Though most flatscreens may look the same – 16:9 ratio screen, black bezel, multiple inputs – there is a dichotomy between consumer and commercial grade screens. Consumer grade screens are those that we see at Best Buy, Target and possibly in our own homes. For most people, this is as far as their knowledge of screens goes. They support high resolutions (up to 1080p), come in sizes up to 65 inches and perform very well under normal household use.
But, household use is far less strenuous on a flatscreen than the use it would get in, say, an airport. Airports are open all hours, which means their screens are almost never turned off. That means airport authorities and other deployers of demanding digital signage turn to commercial models of flatscreens from popular manufacturers such as Samsung, Panasonic, LG and NEC.
- The enclosures – As digital signage has matured, manufacturers have learned what works and what doesn’t. One aspect of a screen that has seen significant modifications over the years is the enclosure. A flatscreen’s enclosure is comprised of a bezel which goes around the viewable area of the screen and a casing that covers the back. Commercial screens’ enclosures have been toughened to withstand the “elements” involved in deployments. For example, digital menu boards in restaurants have to withstand high heat and even grease, while screens in rail stations have to be resistant to dust and corrosion. “Most commercial screen models also have a slimmer or more narrow bezel now,” said Mike White, president of Alcoa, Tenn.-based Multi-Media Solutions. “In most cases, this makes it better for the applications, especially digital signage.”

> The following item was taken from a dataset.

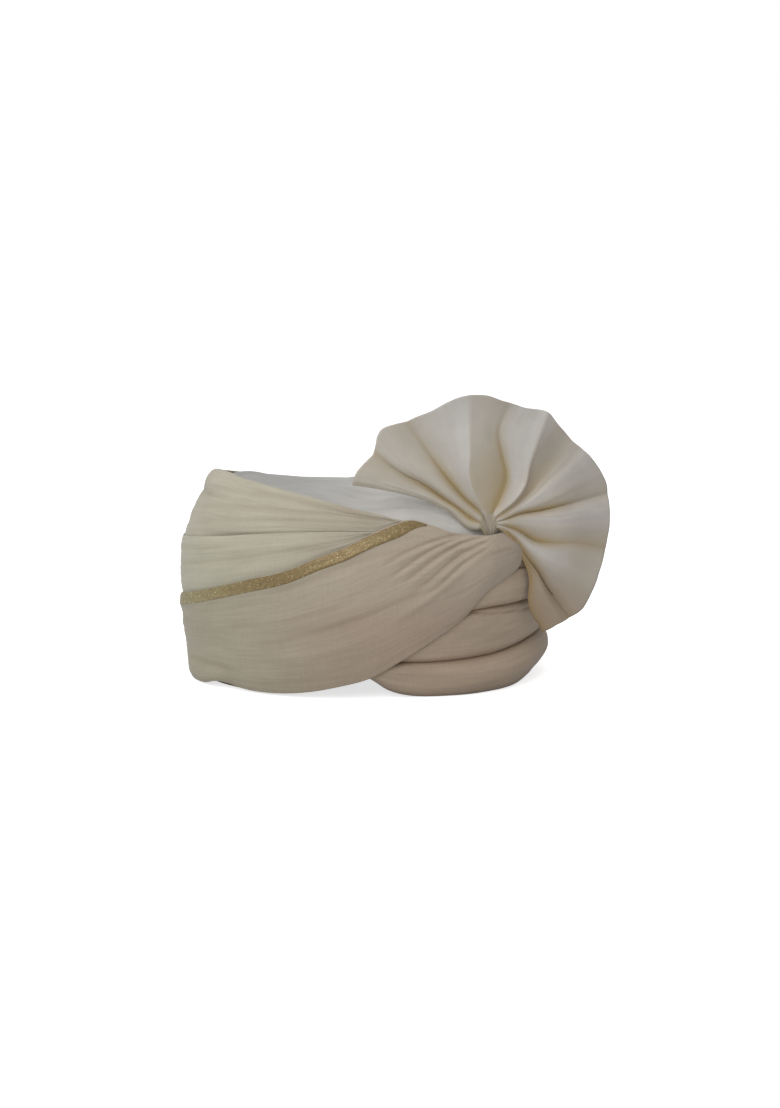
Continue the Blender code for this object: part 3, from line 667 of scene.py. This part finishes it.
def lip(angle, height):
    """The front cloth's lift over the fan's neck: it grows towards the knot and stays to the cloth's end."""
    across = 1 - ease(KNOT_ANGLE - angle, 2.0, 14.0)
    return LIP_BULGE * across * ease(height, 0.070, 0.1085)


def lower_left_corner(angle, height):
    """A small outward roll at the front cloth's foot near the forehead."""
    return 0.0052 * ease(angle, -92, -68) * (1 - ease(angle, -55, -47)) * (1 - ease(height, 0.003, 0.024))


def over_forehead(angle):
    """1 round the forehead's near side, where the crest leans in."""
    return ease(angle, -155, -115) * (1 - ease(angle, -52, -22))


def lean_in(angle, height):
    """The crest lies flatter over the forehead, and its top rolls out again."""
    rolled = 0.0052 * ease(angle, -135, -100) * (1 - ease(angle, -66, -44)) * ease(height, 0.134, 0.147)
    return rolled - 0.0026 * over_forehead(angle) * ease(height, 0.102, 0.113)


def none(angle, height=0.0):
    """0 at every angle."""
    return 0.0 * angle


def even(value):
    """The same value at every angle."""
    return lambda angle: value + 0 * angle


# Each cloth's edges, where it ends by the knot, how full it is, its grid, its noise's seed, its folds, its
# folded edges' radii, where it lies over the next cloth, its lift, and its width under the cloth below it
CLOTHS = {
    "front": {"low": front_low, "high": front_top, "last": FRONT_END, "full": 0.0033,
              "rows": 84, "columns": 400, "seed": 21, "folds": FRONT_FOLDS,
              "low_edge": lambda a: 0.0007 - 0.0004 * ease(a, 24, 38), "high_edge": even(0.0006),
              "over": even(1), "lift": lambda a, h: lip(a, h) + lower_left_corner(a, h), "tucked": none},
    "brow": {"low": brow_low, "high": brow_top, "last": BROW_END, "full": 0.0026,
             "rows": 52, "columns": 280, "seed": 31, "folds": BROW_FOLDS,
             "low_edge": even(0.00045), "high_edge": even(0.0006),
             "over": even(1), "lift": none, "tucked": even(OVERLAP)},
    "crest": {"low": crest_low, "high": crest_top, "last": CREST_END, "full": 0.0031,
              "rows": 60, "columns": 300, "seed": 41, "folds": CREST_FOLDS, "low_edge": even(0.00045),
              "high_edge": lambda a: 0.0011 + 0.0011 * ease(a, -130, -75) * (1 - ease(a, -45, -15)),
              "over": none, "lift": lean_in,
              "tucked": lambda a: np.maximum(OVERLAP * (1 - 0.6 * ease(a, -30, -18)),
                                             front_top(a) - crest_low(a))},
}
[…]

- Inputs – When most people buy a consumer grade screen for their home, the only piece of external hardware they plan on connecting to it is a DVD player. Anyone who has worked with digital signage knows that a networked screen requires a lot more than just simple RCA connections. For that reason, commercial grade screens provide extra inputs that consumer grade screens don’t have. To accommodate the numerous types of network connections and media playing devices that may be used, commercial grade screens have PC inputs, serial ports, Legacy and VGA inputs as well as the traditional RCA and cable inputs. Commercial grade screens are also now being equipped with RS-232 inputs, which allow two-way communications between the screen and the sending device.

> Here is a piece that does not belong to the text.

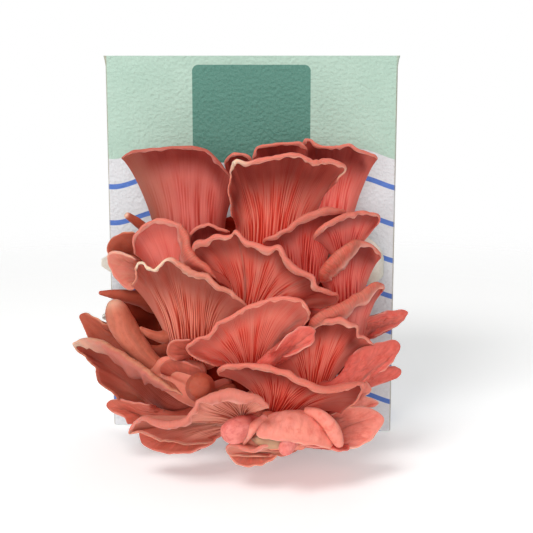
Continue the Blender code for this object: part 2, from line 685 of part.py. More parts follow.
def build_carton():
    material = plain_material("printed_board", (0.62, 0.74, 0.66), 0.6)
    carton = place("carton", outer_shell(), material)
    inside = box_mesh("inside_cut", (-CARTON_WIDTH / 2.0 + BOARD, -CARTON_DEPTH / 2.0 + BOARD, BOARD),
                      (CARTON_WIDTH / 2.0 - BOARD, CARTON_DEPTH / 2.0 - BOARD, CARTON_HEIGHT - BOARD))
    window = prism("window_cut", stadium(WINDOW_HALF_WIDTH, WINDOW_HALF_HEIGHT, 5.0),
                   FACE_Y - 5.0, FACE_Y + 5.0, WINDOW_HEIGHT)
    combine(carton, helper("inside_cut", inside), "DIFFERENCE")
    combine(carton, helper("window_cut", window), "DIFFERENCE")
    combine(carton, helper("flap_right_add", flap_mesh("flap_right_add", 1.0, RIGHT_FLAP)), "UNION")
    combine(carton, helper("flap_left_add", flap_mesh("flap_left_add", -1.0, LEFT_FLAP)), "UNION")


BLOCK_ROOM = BOARD + 0.5
BLOCK_HEADROOM = 4.0
BLOCK_ROUNDING = 6.0


def build_block():
    """The bagged block of straw that fills the carton and feeds the cluster."""
    half_width = CARTON_WIDTH / 2.0 - BLOCK_ROOM
    half_depth = CARTON_DEPTH / 2.0 - BLOCK_ROOM
    top = CARTON_HEIGHT - BLOCK_ROOM - BLOCK_HEADROOM
    mesh = box_mesh("substrate_block", (-half_width, -half_depth, BLOCK_ROOM),
                    (half_width, half_depth, top))
    mesh.materials.append(plain_material("substrate", (0.45, 0.34, 0.20), 0.8))
    item = bpy.data.objects.new("substrate_block", mesh)
    bpy.context.scene.collection.objects.link(item)
    edge = item.modifiers.new("rounding", "BEVEL")
    edge.width = BLOCK_ROUNDING * 0.001
    edge.segments = 2


# a scrap of the bag's film that hangs out below the left flap: centre as (across,
# distance in front of the face, height), then half its width there
FILM = [
    ((-31.0, -1.2, 84.1), 0.4), ((-37.0, 1.8, 84.0), 0.6), ((-49.0, 5.0, 81.5), 2.4),
    ((-63.0, 7.5, 78.5), 3.4), ((-75.0, 9.5, 74.0), 4.6), ((-83.0, 11.5, 70.5), 3.4),
]
FILM_THICKNESS = 0.5
FILM_STEPS = 9


def build_film():
    line = smooth_curve([(*centre, half) for centre, half in FILM], FILM_STEPS)
    bm = bmesh.new()
    sections = []
    for i, (x, out, z, half) in enumerate(line):
        before = line[max(i - 1, 0)]
        after = line[min(i + 1, len(line) - 1)]
        ahead = unit(after[:2] - before[:2])
        across = np.array([ahead[1], -ahead[0]]) * FILM_THICKNESS / 2.0
        corners = ((across, -half), (across, half), (-across, half), (-across, -half))
        sections.append([bm.verts.new(point_m((x + shift[0], FACE_Y - out - shift[1], z + rise)))
                         for shift, rise in corners])
    for lower, upper in zip(sections, sections[1:]):
        for k in range(4):
            bm.faces.new((lower[k], lower[(k + 1) % 4], upper[(k + 1) % 4], upper[k]))
    bm.faces.new(sections[0])
    bm.faces.new(list(reversed(sections[-1])))
    bmesh.ops.recalc_face_normals(bm, faces=bm.faces)
    place("bag_film", bm, plain_material("film", (0.80, 0.79, 0.74), 0.35))


LOBE_SIDES = 11
LOBE_RINGS = 6


def lobe_solid(centre, half):
    """One lobe of the trunk: an egg that is flat where it meets the carton's face."""
    bm = bmesh.new()
    rings = []
    for i in range(1, LOBE_RINGS):
        phi = math.pi * i / LOBE_RINGS
        ring = []
        for k in range(LOBE_SIDES):
            theta = 2 * math.pi * k / LOBE_SIDES
            x = centre[0] + half[0] * math.sin(phi) * math.cos(theta)
            y = centre[1] + half[1] * math.sin(phi) * math.sin(theta)
            z = centre[2] + half[2] * math.cos(phi)
            ring.append(bm.verts.new(point_m((x, min(y, FACE_Y - GAP), z))))
        rings.append(ring)
    top = bm.verts.new(point_m((centre[0], centre[1], centre[2] + half[2])))
    low = bm.verts.new(point_m((centre[0], centre[1], centre[2] - half[2])))
    for k in range(LOBE_SIDES):
        following = (k + 1) % LOBE_SIDES
        for upper, lower in zip(rings, rings[1:]):
            bm.faces.new((upper[k], lower[k], lower[following], upper[following]))
        bm.faces.new((top, rings[0][k], rings[0][following]))
        bm.faces.new((low, rings[-1][following], rings[-1][k]))
    bmesh.ops.recalc_face_normals(bm, faces=bm.faces)
    return bm


def build_trunk(cluster):
    """The fused foot of the cluster: lobes outside and a neck through the window."""
    centre, half = TRUNK_LOBES[0]
    material = flesh_material("cluster_trunk", "russet")
    trunk = place("cluster_trunk", lobe_solid(centre, half), material, centre, cluster)
    for number, lobe in enumerate(TRUNK_LOBES[1:]):
        name = "trunk_lobe_add_" + str(number)
        bm = lobe_solid(*lobe)
        mesh = bpy.data.meshes.new(name)
        bm.to_mesh(mesh)
        bm.free()
        combine(trunk, helper(name, mesh), "UNION")
    neck = prism("trunk_neck_add", stadium(NECK_HALF_WIDTH - 1.0, NECK_HALF_HEIGHT, 4.0),
                 FACE_Y - 9.0, FACE_Y + BOARD + 0.1, WINDOW_HEIGHT)
    combine(trunk, helper("trunk_neck_add", neck), "UNION")
    return trunk


# front to back: where two would touch, the later one gives way to the earlier
ORDER = [
    "mushroom_button",
    "mushroom_bottom_bud",
    "mushroom_bottom_left",
    "mushroom_bottom_centre",
    "mushroom_bottom_fan",
    "mushroom_lower_centre",
    "mushroom_centre_tongue",
    "mushroom_ball",
    "mushroom_left_lower",
    "mushroom_centre",
    "mushroom_right_spear_lower",
    "mushroom_right_diagonal",
    "mushroom_right_centre",
    "mushroom_left_inner_lobe",
    "mushroom_left_centre",
    "mushroom_left_small_lobe",
    "mushroom_left_stem",
    "mushroom_centre_upper",
    "mushroom_left_cup",
    "mushroom_right_rolled",
    "mushroom_right_lobe",
    "mushroom_right_upper",
    "mushroom_centre_peek",
    "mushroom_top_middle",
    "mushroom_top_left",
    "mushroom_top_right",
    "mushroom_top_back",
    "mushroom_top_gap",
    "mushroom_bottom_right",
    "mushroom_bottom_right_under",
    "mushroom_bottom_fan_under",
    "mushroom_bottom_left_under",
    "mushroom_right_spear_upper",
    "mushroom_right_spear_small",
    "mushroom_right_ruffle",
    "mushroom_left_bottom_lobe",
    "mushroom_left_back",
    "mushroom_left_inner_stem",
    "mushroom_far_left_upper",
    "mushroom_far_left_lower",
    "mushroom_left_finger",
    "mushroom_left_spur",
    "cluster_trunk",
]


def grown_copy(item):
    """A copy of a body, grown by the gap, to cut a neighbour clear of it."""
    bm = bmesh.new()
    bm.from_mesh(item.data)
    bm.normal_update()
    for vertex in bm.verts:
        vertex.co += vertex.normal * GROWTH * 0.001
    mesh = bpy.data.meshes.new(item.name + "_clearance")
    bm.to_mesh(mesh)
    bm.free()
    copy = helper(mesh.name, mesh)
    copy.parent = item.parent
    copy.location = item.location
    bpy.context.view_layer.update()
    return copy


def tree_of(item):
    bm = bmesh.new()
    bm.from_mesh(item.data)
    bm.transform(item.matrix_world)
    tree = BVHTree.FromBMesh(bm)
    bm.free()
    return tree


def settle(item):
    """The item's mesh with its modifiers worked in."""
    bpy.context.view_layer.update()
    graph = bpy.context.evaluated_depsgraph_get()
    settled = bpy.data.meshes.new_from_object(item.evaluated_get(graph))
    item.modifiers.clear()
    return settled


def cut_clear(item, cutter):
    """Cut the item by a grown neighbour, and keep only a whole and closed result."""
    before = item.data
    size = measure(before)[0]
    for crossing in (False, True):
        item.data = before
        combine(item, cutter, "DIFFERENCE", crossing)
        after = settle(item)
        keep_largest(after)
        left, closed = measure(after)
        if closed and left > size * KEPT_SHARE:
            item.data = after
            return
    item.data = before


def make_way(items):
    """Cut each body clear of the earlier ones that it would touch."""
    cutters = []
    for name in ORDER:
        item = items[name]
        item.data = settle(item)
        keep_largest(item.data)
        for cutter, tree in cutters:
            if tree.overlap(tree_of(item)):
                cut_clear(item, cutter)
        cutter = grown_copy(item)
        cutters.append((cutter, tree_of(cutter)))


def volume_of(faces):
    total = 0.0
    for face in faces:
        first = face.verts[0].co
        for a, b in zip(face.verts[1:], face.verts[2:]):
            total += first.dot(a.co.cross(b.co)) / 6.0
    return abs(total)


def measure(mesh):
    """Volume of a mesh, and whether every edge joins two faces."""
    bm = bmesh.new()
    bm.from_mesh(mesh)
    volume = volume_of(bm.faces)
    closed = len(bm.faces) > 0 and all(len(edge.link_faces) == 2 for edge in bm.edges)
    bm.free()
    return volume, closed


def keep_largest(mesh):
    """Drop the crumbs that cuts leave, so that one body stays."""
    bm = bmesh.new()
    bm.from_mesh(mesh)
    bm.verts.ensure_lookup_table()
    seen = set()
    groups = []
    for vertex in bm.verts:
        if vertex in seen:
            continue
        group = [vertex]
        seen.add(vertex)
        for member in group:
            for link in member.link_edges:
                other = link.other_vert(member)
                if other not in seen:
                    seen.add(other)
                    group.append(other)
        faces = {face for member in group for face in member.link_faces}
        groups.append((volume_of(faces), len(groups), group))
    groups.sort(key=lambda entry: entry[:2])
    crumbs = [vertex for entry in groups[:-1] for vertex in entry[2]]
    bmesh.ops.delete(bm, geom=crumbs, context="VERTS")
    bmesh.ops.triangulate(bm, faces=bm.faces)
    bmesh.ops.recalc_face_normals(bm, faces=bm.faces)
    bm.to_mesh(mesh)
    bm.free()


def build_fans(cluster):
    items = {}
    for spec in FANS:
        net, halves = fan_rows(spec)
        normal = surface_normals(net)
        lip, lip_normal = lip_row(net, normal, spec)
        net = np.concatenate([net, lip[None]])
        normal = np.concatenate([normal, lip_normal[None]])
        halves.append((EDGE_HALF_THICKNESS * 0.8, 7.0))
        body = sheet_solid(net, normal, halves)
        material = flesh_material(spec["name"], spec["tone"])
        items[spec["name"]] = place(spec["name"], body, material, sight(*spec["neck"]), cluster)
    return items


def build_fingers(cluster):
    items = {}
    for spec in FINGERS:
        column, row, out, radius = spec["path"][0]
        material = flesh_material(spec["name"], spec["tone"])
        body = finger_solid(spec)
        items[spec["name"]] = place(spec["name"], body, material, sight(column, row, out), cluster)
    return items


def main():
    remove_everything()
    build_carton()
    build_block()
    build_film()
    cluster = anchor("cluster", (0.0, FACE_Y, WINDOW_HEIGHT))
    items = build_fans(cluster)
    items.update(build_fingers(cluster))
    items["cluster_trunk"] = build_trunk(cluster)
    make_way(items)


main()
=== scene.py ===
import math

import bmesh
import bpy
import numpy as np
from mathutils import Matrix


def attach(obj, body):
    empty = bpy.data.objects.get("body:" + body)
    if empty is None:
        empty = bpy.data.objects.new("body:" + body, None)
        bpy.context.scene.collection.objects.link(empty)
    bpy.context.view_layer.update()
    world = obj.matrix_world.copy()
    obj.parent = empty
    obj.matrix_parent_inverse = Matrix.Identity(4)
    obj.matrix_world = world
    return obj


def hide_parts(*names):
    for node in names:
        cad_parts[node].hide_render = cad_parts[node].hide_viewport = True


# Looks of the mushroom grow kit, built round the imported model's frame.
# X is to the right seen from the front, the carton's front faces -Y, Z is up.
# Lengths are millimetres here and become metres when a mesh is made.

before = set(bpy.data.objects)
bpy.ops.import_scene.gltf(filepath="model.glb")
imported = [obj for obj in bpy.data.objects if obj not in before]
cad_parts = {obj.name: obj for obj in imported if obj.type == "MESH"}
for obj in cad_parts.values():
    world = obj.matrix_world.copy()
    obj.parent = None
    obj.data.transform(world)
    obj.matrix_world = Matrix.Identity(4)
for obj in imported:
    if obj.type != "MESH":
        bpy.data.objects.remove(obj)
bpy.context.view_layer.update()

MM = 0.001

# the carton, as in the model
CARTON_WIDTH = 165.0
CARTON_DEPTH = 105.0
CARTON_HEIGHT = 218.0
BOARD = 1.5
CARTON_CORNER = 1.0
TOP_FLARE = 1.2
TOP_FLARE_HEIGHT = 6.0
WINDOW_HALF_WIDTH = 44.0
WINDOW_HALF_HEIGHT = 15.0
WINDOW_HEIGHT = 98.0
WINDOW_CORNER = 5.0
FLAP_THICKNESS = 0.9
FACE_Y = -CARTON_DEPTH / 2.0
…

- Heavy-duty hardware means a longer lifespan – Commercial grade flatscreens are built with heavy-duty parts and components designed to handle the wear and tear. Along with an increased resistance to deterioration, these high-quality parts also extend the lifespan of commercial screens far beyond that of consumer models, something that is critically important when one considers the difference in operating hours between the two. Consumer screens in people’s homes are turned on anywhere from one to eight hours a day, and serious TV watchers or gamers may even have them on for 12 or more. But, many deployers demand 12-15 hour days out of their screens and locations like airports may never turn the screens off. Commercial screen models are now being designed specifically for extended-use applications and some also include features such as enhanced burn-in protection and cooling mechanisms.

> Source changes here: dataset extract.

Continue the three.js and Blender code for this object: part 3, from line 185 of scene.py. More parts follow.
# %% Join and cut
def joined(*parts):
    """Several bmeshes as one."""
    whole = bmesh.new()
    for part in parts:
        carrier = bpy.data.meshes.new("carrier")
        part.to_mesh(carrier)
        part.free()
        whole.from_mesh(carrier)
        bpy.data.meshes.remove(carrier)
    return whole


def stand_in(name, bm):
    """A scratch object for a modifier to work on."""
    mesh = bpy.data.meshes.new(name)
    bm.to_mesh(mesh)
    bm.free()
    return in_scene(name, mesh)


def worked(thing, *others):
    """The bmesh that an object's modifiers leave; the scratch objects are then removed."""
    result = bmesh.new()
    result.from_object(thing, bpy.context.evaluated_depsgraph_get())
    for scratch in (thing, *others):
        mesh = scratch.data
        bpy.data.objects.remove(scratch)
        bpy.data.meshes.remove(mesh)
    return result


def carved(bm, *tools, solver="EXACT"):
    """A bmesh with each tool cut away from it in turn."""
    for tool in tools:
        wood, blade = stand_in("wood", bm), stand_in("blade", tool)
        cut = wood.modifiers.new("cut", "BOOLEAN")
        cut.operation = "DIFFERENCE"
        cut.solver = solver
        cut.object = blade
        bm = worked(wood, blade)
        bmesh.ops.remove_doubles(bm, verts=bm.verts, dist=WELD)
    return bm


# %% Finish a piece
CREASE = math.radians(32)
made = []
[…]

- Warranties – Since manufacturers build commercial grade screens to last, they also stand behind the production quality of those screens. Many of the top-grade manufacturers will do so by offering a more robust warranty program for their lines of commercial grade screens than they do for consumer grade models. “Consumer products have a standard one year warranty and usually specify within the documentation that use over and beyond four to six hours a day will void the warranty,” said Brian Slowleigh, senior account manager of ADFLOW Networks. “Commercial grade units come with a three year warranty, but true commercial units will have a three year warranty that covers landscape and portrait installations.”
- The extras – Glass, clocks, air-conditioners.and the list goes on – Lastly, like a luxury car, commercial grade screens provide users with some amenities that make them a clear choice for digital signage. “Some commercial grade screens have built in clocks and timers to allow the user to ensure the unit is turned off during non-performance,” White said. This benefit also allows users to know that the screen is on, something that is critical for proof-of-play reporting of signage content. Since all applications are different, commercial grade screens can also be used in both portrait and landscape modes, while consumer grade screens are strictly landscape. The screen itself is also a factor, with commercial grade screens often touting enhanced glass modules designed for long hours of operation and that are less sensitive to image retention issues. “True commercial models use a commercial grade glass that has multiple layers allowing for 7/24/365 operation cycles,” Slowleigh said. Lastly, cooling systems have become key selling points found on many commercial grade screens. “Consumer products use fancy plastic bezels and encasements that don’t allow for proper cooling of internal electronics,” Slowleigh said. “Commercial models will have full ventilation and/or cooling fans to maintain a consistent temperature for longer life. Heat is the number one cause of ‘tiger-striping’ or mura in LCD technology and once it’s occurred, the units are permanently damaged.”